--- begin ---

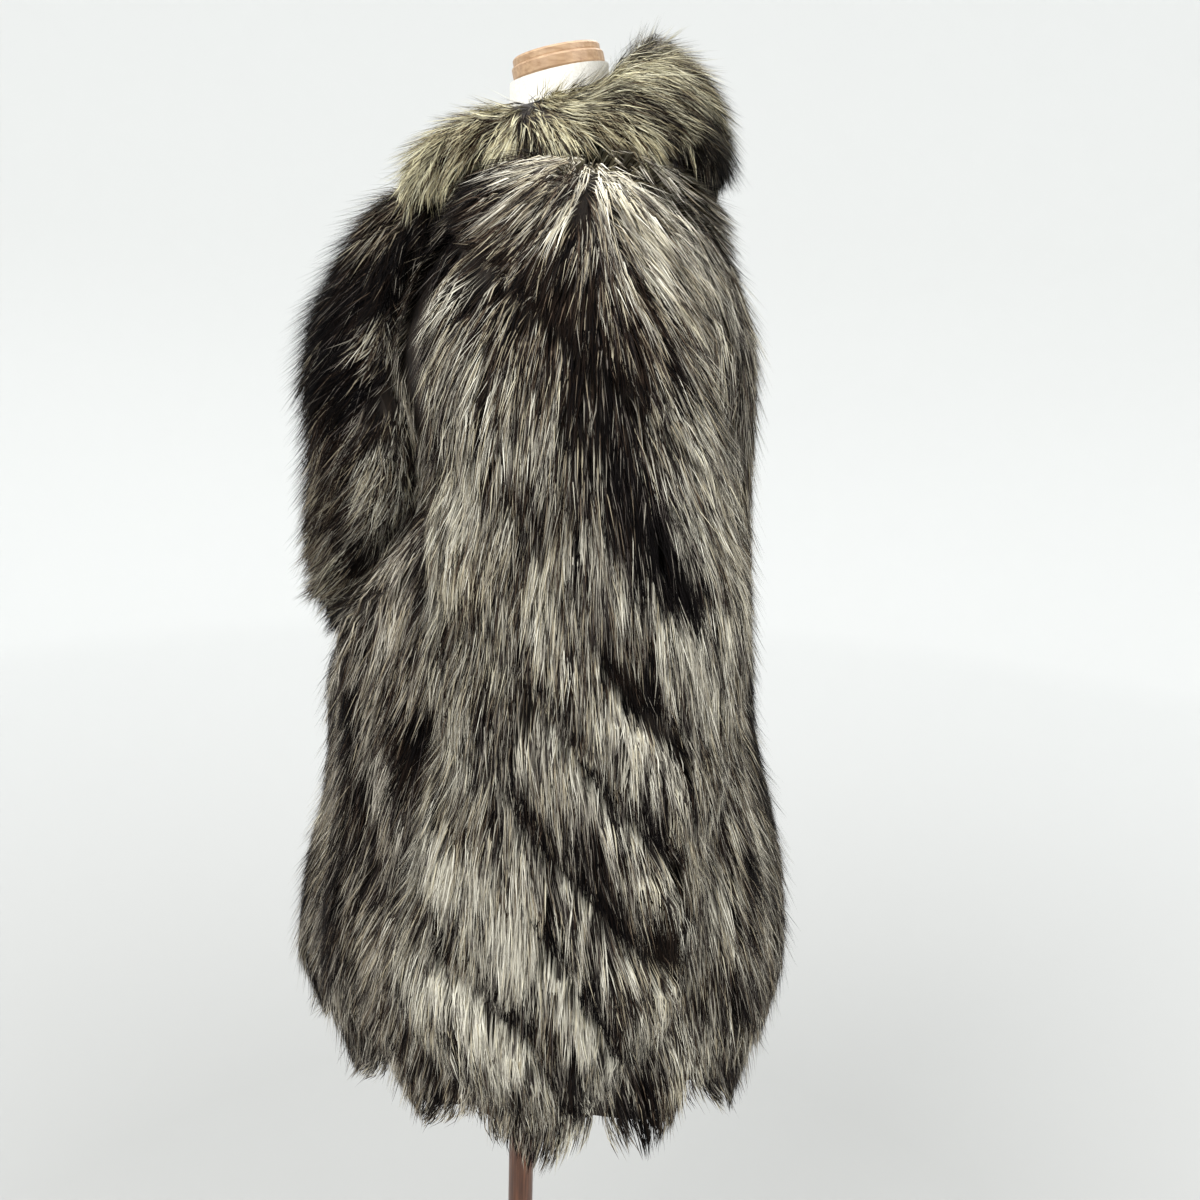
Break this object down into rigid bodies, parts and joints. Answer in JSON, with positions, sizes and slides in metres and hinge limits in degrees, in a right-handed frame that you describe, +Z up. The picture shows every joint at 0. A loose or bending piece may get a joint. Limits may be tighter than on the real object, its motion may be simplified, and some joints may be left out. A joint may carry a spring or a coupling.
{
  "type": "fur coat on a limbless dress form",
  "caption": "Short long-haired fur coat with a rolled collar, wide lapels and slanting-pelt sleeves, hanging open at hem and cuffs on a limbless dress form with a pole stand.",
  "frame": {"origin": "middle of the base's underside, on the floor", "axes": "+Z up, -Y towards the coat's front, +X towards the wearer's left"},
  "size_m": [0.608, 0.4625, 1.485],
  "materials": {
    "fur_back": "long grey and silver fox fur with dark tips",
    "fur_front": "long dark grey-brown and silver fox fur",
    "fur_sleeve": "long fox fur in slanting bands of cream, brown and blue-black",
    "fur_dark": "long near-black fox fur",
    "fur_collar": "long olive-grey and cream fox fur",
    "form_cloth": "off-white plain cloth over a hard torso",
    "cap_wood": "pale turned wood, satin varnish",
    "pole_wood": "dark brown stained wood, satin varnish",
    "base_wood": "dark brown stained wood, satin varnish"
  },
  "bodies": {
    "root": {"stand_base": "base_wood", "stand_pole": "pole_wood", "dress_form": "form_cloth", "neck_cap": "cap_wood", "coat_back": "fur_back", "coat_front_left": "fur_front", "coat_front_right": "fur_front", "sleeve_left": "fur_sleeve", "sleeve_right": "fur_sleeve", "lapel_left": "fur_dark", "lapel_right": "fur_dark", "collar": "fur_collar"}
  },
  "joints": []
}
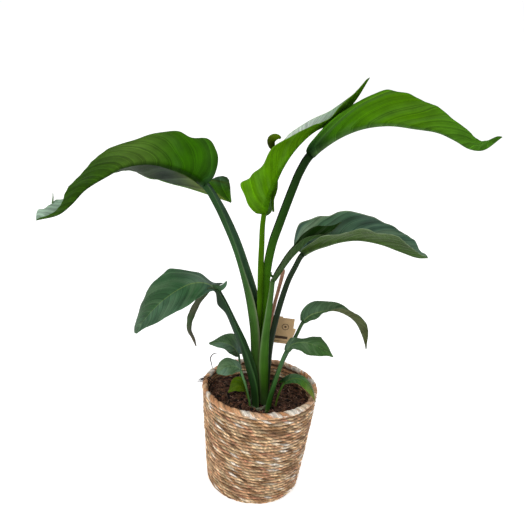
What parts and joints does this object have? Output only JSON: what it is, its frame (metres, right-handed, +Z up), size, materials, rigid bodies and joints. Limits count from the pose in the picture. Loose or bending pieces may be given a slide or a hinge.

--- end ---

WORK TO BE COMPLETED ->
All of the entries must be written out exactly as they stand.

ANSWER TO THE PROBLEM ->
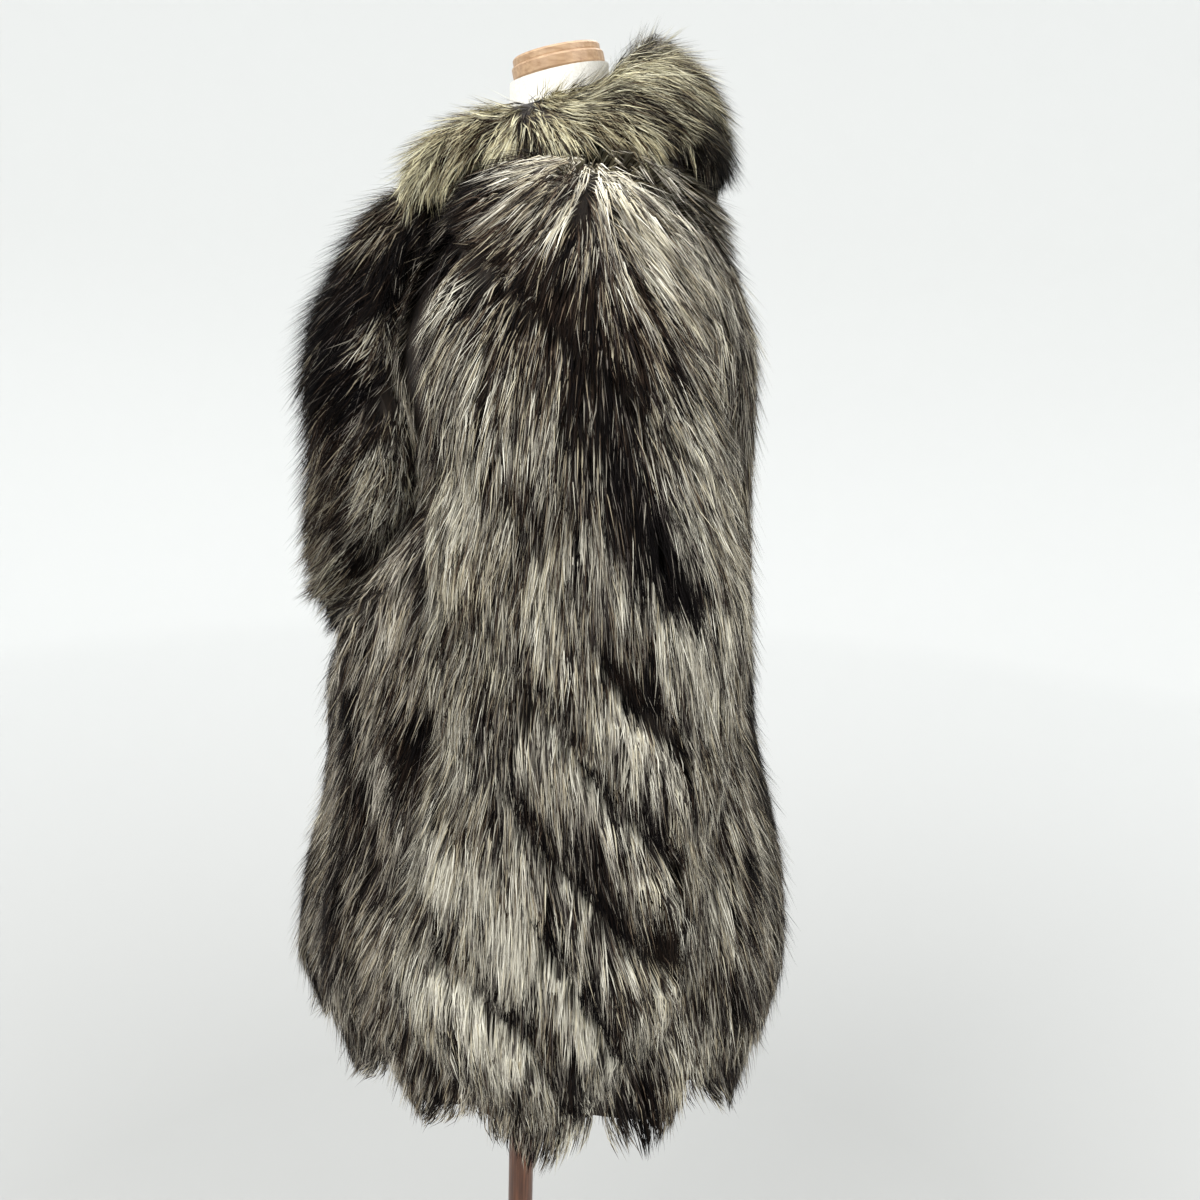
Break this object down into rigid bodies, parts and joints. Answer in JSON, with positions, sizes and slides in metres and hinge limits in degrees, in a right-handed frame that you describe, +Z up. The picture shows every joint at 0. A loose or bending piece may get a joint. Limits may be tighter than on the real object, its motion may be simplified, and some joints may be left out. A joint may carry a spring or a coupling.
{
  "type": "fur coat on a limbless dress form",
  "caption": "Short long-haired fur coat with a rolled collar, wide lapels and slanting-pelt sleeves, hanging open at hem and cuffs on a limbless dress form with a pole stand.",
  "frame": {"origin": "middle of the base's underside, on the floor", "axes": "+Z up, -Y towards the coat's front, +X towards the wearer's left"},
  "size_m": [0.608, 0.4625, 1.485],
  "materials": {
    "fur_back": "long grey and silver fox fur with dark tips",
    "fur_front": "long dark grey-brown and silver fox fur",
    "fur_sleeve": "long fox fur in slanting bands of cream, brown and blue-black",
    "fur_dark": "long near-black fox fur",
    "fur_collar": "long olive-grey and cream fox fur",
    "form_cloth": "off-white plain cloth over a hard torso",
    "cap_wood": "pale turned wood, satin varnish",
    "pole_wood": "dark brown stained wood, satin varnish",
    "base_wood": "dark brown stained wood, satin varnish"
  },
  "bodies": {
    "root": {"stand_base": "base_wood", "stand_pole": "pole_wood", "dress_form": "form_cloth", "neck_cap": "cap_wood", "coat_back": "fur_back", "coat_front_left": "fur_front", "coat_front_right": "fur_front", "sleeve_left": "fur_sleeve", "sleeve_right": "fur_sleeve", "lapel_left": "fur_dark", "lapel_right": "fur_dark", "collar": "fur_collar"}
  },
  "joints": []
}
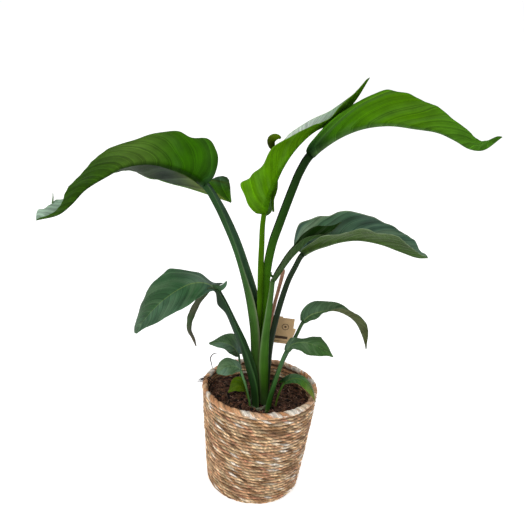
What parts and joints does this object have? Output only JSON: what it is, its frame (metres, right-handed, +Z up), size, materials, rigid bodies and joints. Limits count from the pose in the picture. Loose or bending pieces may be given a slide or a hinge.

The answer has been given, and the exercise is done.